I never thought about that before. It’s not like plants; you can’t stockpile seeds in some cryogenic warehouse. It’s even more precarious than wild animals, for whom you can only provide the habitat and hope for the best.

For domestic stock, somebody has to be out there actively keeping the line alive and not letting it get fatally outbred or dangerously inbred.

Funny you never hear of endangered livestock breeds — considering all the howling and handwringing about endangered wildlife, where the number of actual modern extinctions approximates zero.

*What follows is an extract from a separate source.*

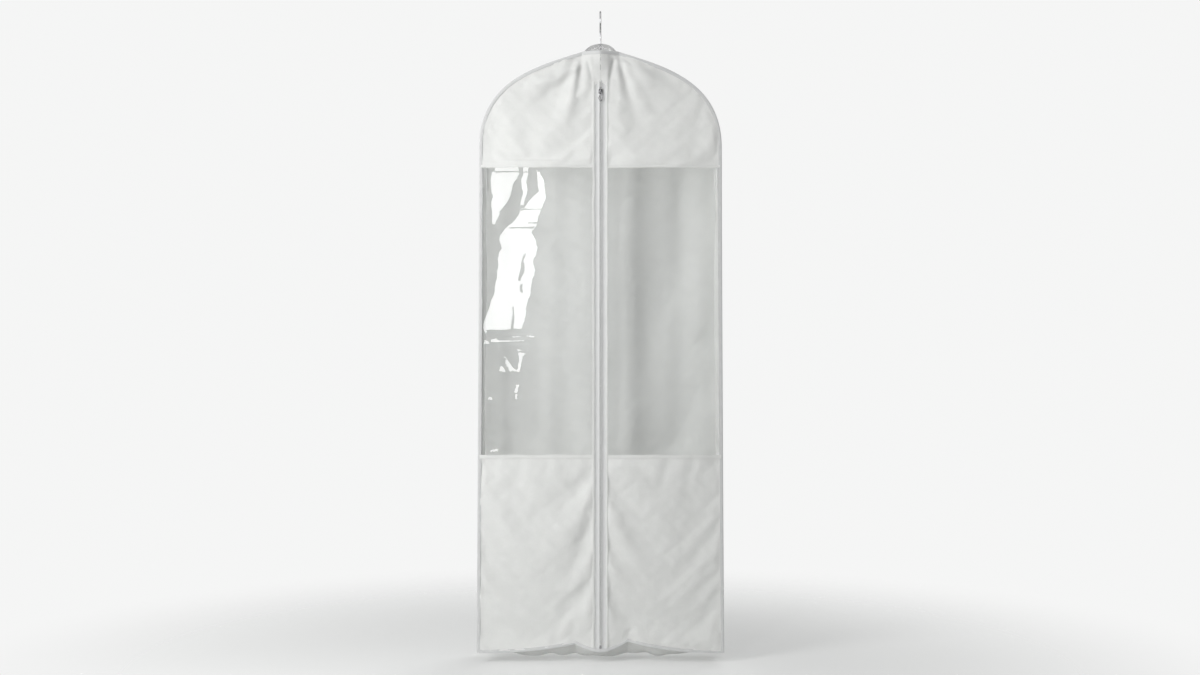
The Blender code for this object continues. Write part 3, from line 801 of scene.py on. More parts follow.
# Each fold that leaves the zip below: rise, lean, distance out, reach and height.
PANEL_FOLDS = [
    (0.47, 0.95, 0.004, 0.34, 0.0046),
    (0.43, 0.62, 0.010, 0.31, -0.0036),
    (0.36, 0.40, 0.016, 0.28, 0.0052),
    (0.28, 0.58, 0.005, 0.25, -0.0040),
    (0.20, 0.85, 0.011, 0.22, 0.0034),
    (0.15, 0.50, 0.017, 0.19, -0.0030),
]
RIDGE = 0.0155


def neck_ridge(x, z):
    """Above the zip the cloth stands up in a ridge, a tent across the neck that lies down
    again at the slider."""
    tent = np.clip(1.0 - np.sqrt(x**2 + 0.0025**2) / (1.12 * NECK_HALF), 0.0, 1.0)
    return RIDGE * tent * ease((z - ZIP_TOP - 0.002) / (NECK - ZIP_TOP - 0.012))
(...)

That’s because the eco nuts think domestic animals aren’t “real” animals somehow. Or, worse, they’re some kind of evil species traitors for cooperating with sinful humans.

Stupid hippies.

I just finished Temple Grandin‘s Animals in Translation — which I can definitely recommend if you find animal behavior interesting. She’s the autistic PhD who designs abattoirs.

When asked how someone who loves animals can build slaughterhouses, she points out — no slaughterhouses, no animals.

Or as someone else put it, if you want to get an animal off the endangered list, convince humans it tastes good.